Make your breath work
What is Breathwork?
The primary principle of modern breathwork, is to find energy and healing from within through the use of controlled breathing techniques rather than the use of synthetic drugs or medications.
Why it Works
Controlled breathing teaches our sympathetic nervous system in the brain to switch off its "fight or flight" response and instead activate the "rest and digest" parasympathetic nervous system, allowing us to be less reactive and better able to cope with daily life.
All forms of breathwork share one thing in common...they control the breath in order to bring transformation.
Every session is conducted in a safe and calm environment where together we can figure out the intention or focus that is particular to you at that exact moment in your life. This intention or reason for trying breathwork could be different every time or it might be informed by an ongoing challenge you are facing.
I will guide you through a set of visual images, encourage you to notice sensations and recall memories and then "let you go" ...as your attention is initially forced to focus on breathing, all other stresses and anxiety begin to melt away. Images or clarification may appear to you, occasionally inducing feelings of contentedness or sensations of deep emotion.
Different Kinds of Breathwork
Holotropic breathing is practiced for longer than my method and at a much faster pace. Generally, there is a longer period of integration afterward which might include talking and drawing. While this is beautiful, most people I work with don't have time to practice this on a regular basis.
As the name might suggest, this is breathwork that involves drumming, tribal music, bodywork, art, and other indigenous themes.

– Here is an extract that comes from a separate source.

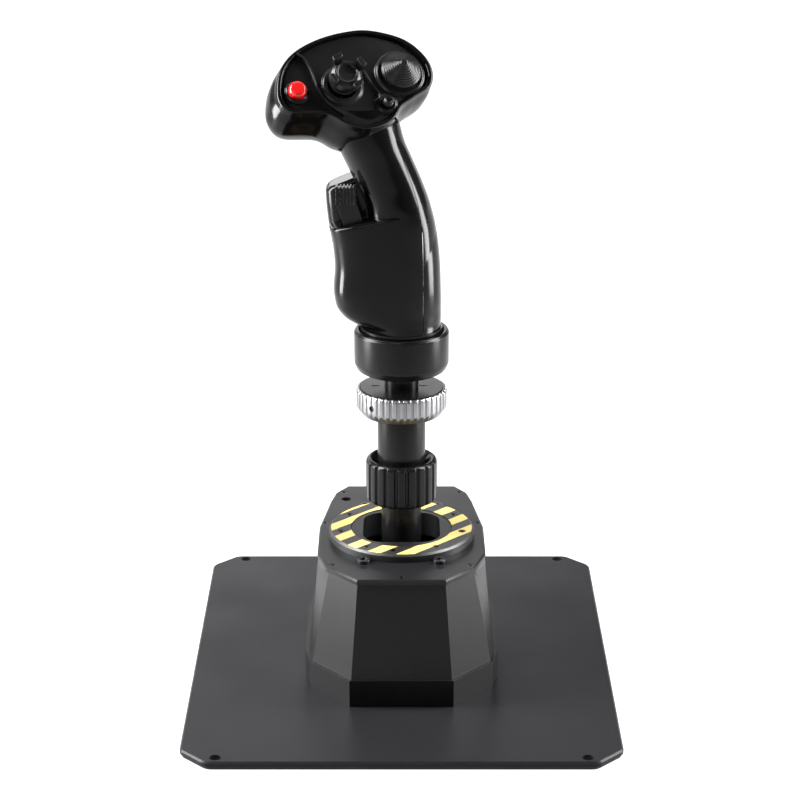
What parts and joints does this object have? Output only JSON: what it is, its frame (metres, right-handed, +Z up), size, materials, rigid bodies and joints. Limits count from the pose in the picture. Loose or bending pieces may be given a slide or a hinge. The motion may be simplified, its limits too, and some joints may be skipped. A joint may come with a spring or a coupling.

A trademarked form of breathwork that includes toning, sounds, screams, and banging of your hands and feet on the floor.
Wim Hof Method:
Wim Hof, the Dutch extreme athlete, is a master in breathwork and has helped to bring science and spirituality together in a brilliant way! He has overcome personal tragedy and physical constraints while espousing that anyone can do what he does with the right training. His particular breathing method generally incorporates breath holds and sets of thirty breaths rather than the circular, continuous breath that I work with.